Update: I had to add one other thing, because I'm really confused by this. I should do what I said above and wait until the Apple iPhone is released, but... Here's what Apple says about OSX on the iPhone:
All the power and sophistication of the world’s most advanced operating system — OS X — is now available on a small, handheld device that gives you access to true desktop-class applications and software, including rich HTML email, full-featured web browsing, and applications such as widgets, Safari, calendar, text messaging, Notes, and Address Book. iPhone is fully multi-tasking, so you can read a web page while downloading your email in the background. This software completely redefines what you can do with a mobile phone.
-- Apple - iPhone - High Technology - OSX
The original Palm and even the Newton gave us much of that over a decade ago and added email, the web, and javascript [widgets are javascript] with the PalmV with Omnisky modem in '99. They were revolutionary devices. If the Apple iPhone lives up to that first sentence, it would be interesting, evolutionary, and maybe verging on breakthrough: "All the power and sophistication of the world’s most advanced operating system... access to true desktop-class applications and software...".
I guess that my 4GB PalmOS Lifedrive with WiFi and Bluetooth [AudioGateway adds A2DP & AVRCP - love those third-party apps], in conjunction with my old Bluetooth GSM/EDGE phone [total cost for both $349] is still the best solution for me.

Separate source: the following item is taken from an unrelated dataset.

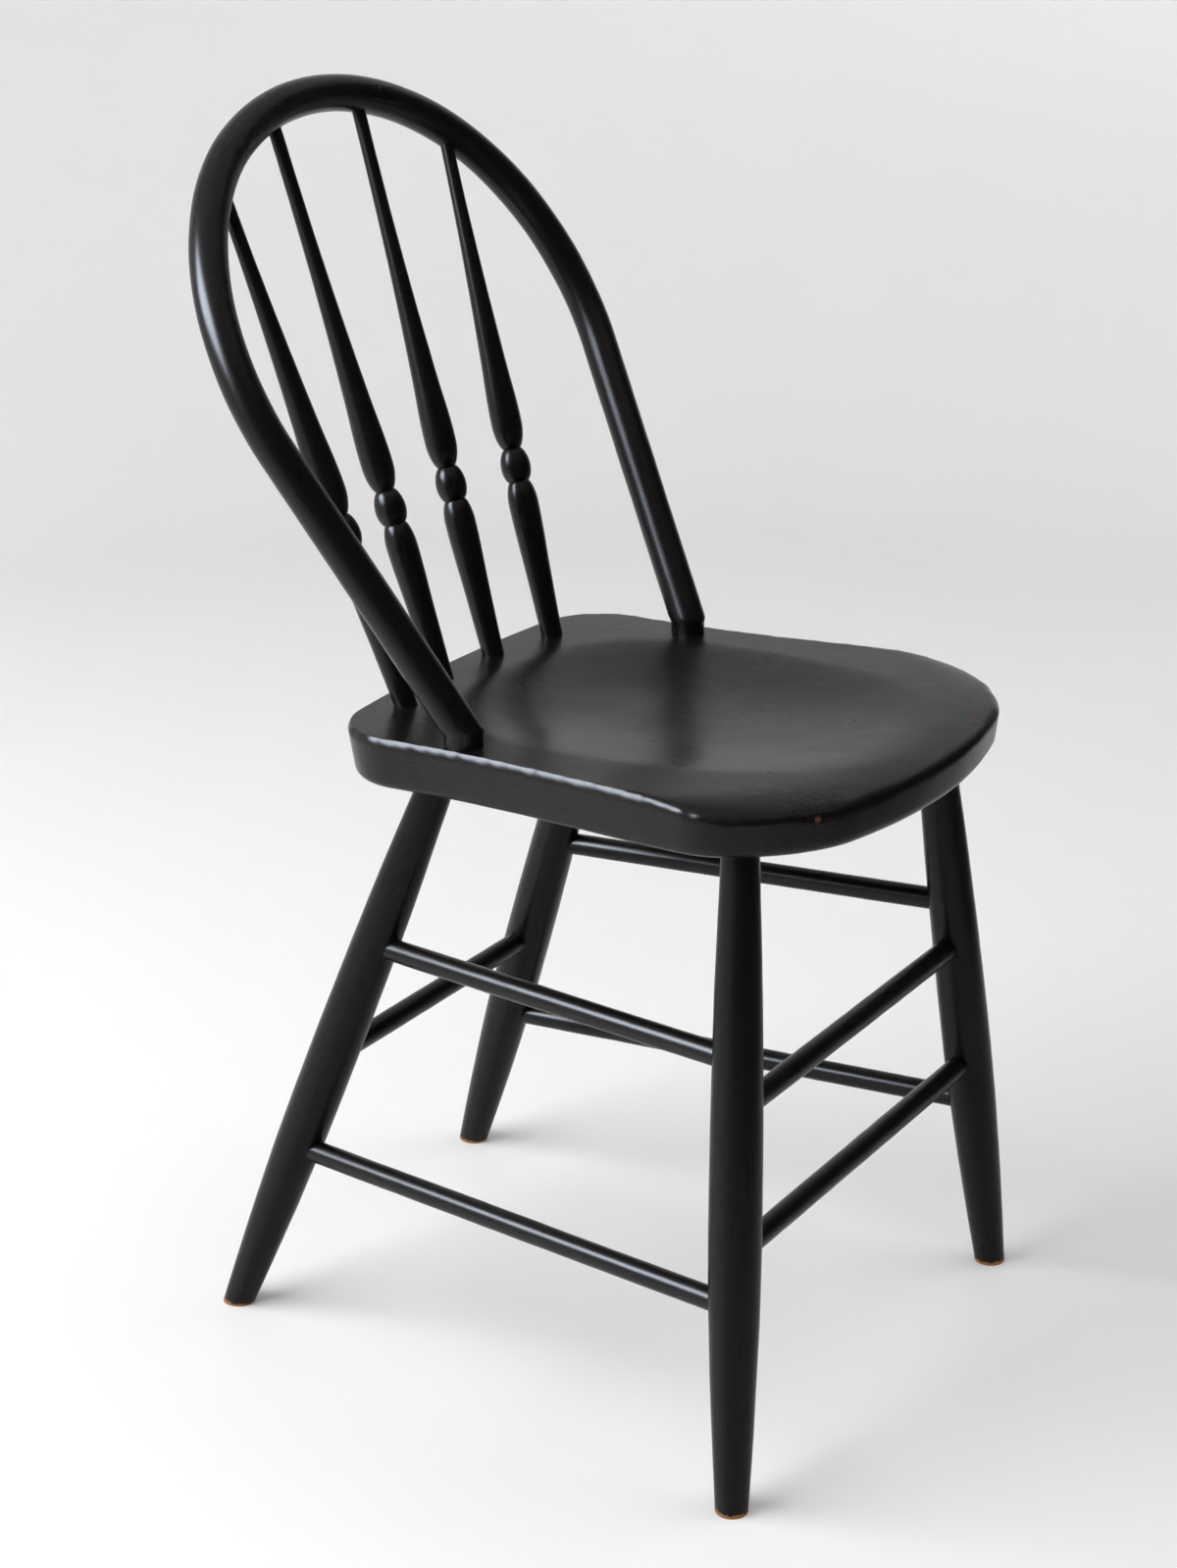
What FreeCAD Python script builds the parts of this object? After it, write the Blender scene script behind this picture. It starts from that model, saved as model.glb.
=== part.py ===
"""Hoop-back windsor side chair: a saddled plank seat on four turned legs with seven stretchers,
and a bent bow that carries four turned spindles.

Frame: millimetres, +Z up, the floor at Z = 0. The chair faces -Y and +X is the sitter's left.
The origin lies on the floor under the middle of the chair's outline.
"""
import FreeCAD, Part
import math
import os
from FreeCAD import Vector

os.makedirs("parts", exist_ok=True)

# Fits
GLUE_LINE = 0.1
END_SPACE = 0.25

# Seat plank: its height is its rim's at the middle of the chair, and it slopes down to the back
SEAT_HEIGHT = 458.0
SEAT_SLOPE_DEG = 1.8
SEAT_THICKNESS = 36.0
SEAT_FRONT_Y = -248.5
SEAT_BACK_Y = 137.5
SEAT_FRONT_CORNER_Y = -209.0
SEAT_THIGH_Y = -130.0
SEAT_WAIST_Y = 6.0
SEAT_REAR_CORNER_Y = 126.0
SEAT_FRONT_HALF_WIDTH = 171.0
SEAT_THIGH_HALF_WIDTH = 168.0
SEAT_WAIST_HALF_WIDTH = 156.5
SEAT_REAR_HALF_WIDTH = 162.0
SEAT_FRONT_CORNER_RADIUS = 75.0
SEAT_REAR_CORNER_RADIUS = 55.0
SEAT_UNDERCUT = 5.0
SEAT_TOP_EDGE_RADIUS = 2.0
SEAT_BOTTOM_EDGE_RADIUS = 6.0

# Saddle hollowed in the seat, and the roll of its front edge
SADDLE_DEPTH = 12.0
SADDLE_MIDDLE_Y = -20.0
SADDLE_HALF_WIDTH = 124.0
SADDLE_FRONT_REACH = 205.0
SADDLE_REAR_REACH = 114.0
SADDLE_SQUARENESS = 2.4
SADDLE_SOFTNESS = 1.5
FRONT_ROLL_WIDTH = 46.0
FRONT_ROLL_DROP = 8.0
FRONT_ROLL_CORNER_SHARE = 0.9

# Legs: where each axis meets the seat's underside and the floor
FRONT_LEG_TOP_X = 131.3
FRONT_LEG_TOP_Y = -169.8
FRONT_LEG_FOOT_X = 190.4
FRONT_LEG_FOOT_Y = -206.4
REAR_LEG_TOP_X = 94.3
REAR_LEG_TOP_Y = 75.8
REAR_LEG_FOOT_X = 149.0
REAR_LEG_FOOT_Y = 222.8
LEG_FOOT_DIAMETER = 22.0
LEG_ANKLE_DIAMETER = 29.2
LEG_ANKLE_HEIGHT = 75.0
LEG_BELLY_DIAMETER = 34.4
LEG_BELLY_HEIGHT = 185.0
LEG_NECK_DIAMETER = 30.4
LEG_NECK_BELOW_SEAT = 92.0
LEG_TOP_DIAMETER = 24.0
LEG_TENON_LENGTH = 22.0
LEG_FOOT_EDGE_RADIUS = 1.2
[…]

Update: Marc LaFountain has a well-written post rebutting or expounding the "concerns" that have been raised about the Apple iPhone. For the most part, I agree with him. As I say in my post "Apple Future is iTunes not Computer", I don't think that Apple intends their iPhone to be converging business and personal lives nor to converge computing and communications, but to converge entertainment and communications. In this, and in Apple's use of the multi-touch interface, I think that Apple will be very successful. One point in which I disagree with Marc is that there is no real reason not to allow third-party applications on the iPhone. Apple already has a well-established developer program. Apple could have released developer specs at MacWorld, and between now [the announcement] and June [the release] could easily have worked with the third-party developer partners to generate a list of MacOSX applications that would work on the iPhone OSX.
It will be very interesting to see what applications are finally on the iPhone when it is released in June, 2007, and how the hardware evolves over time. For my own part, I would need ways to receive, view, access, edit and transmit documents, spreadsheets, presentations, images, PDF formatted files, eBooks and outlines - just as I have now with my Lifedrive [4GB] paired over Bluetooth to my phone [as stated, total cost $349]. For now, WiFi might be able to make up for the lack of 3G wiki(HSDPA) data speeds. I already am a Cingular customer... Well, with all that, maybe, just maybe... Maybe not.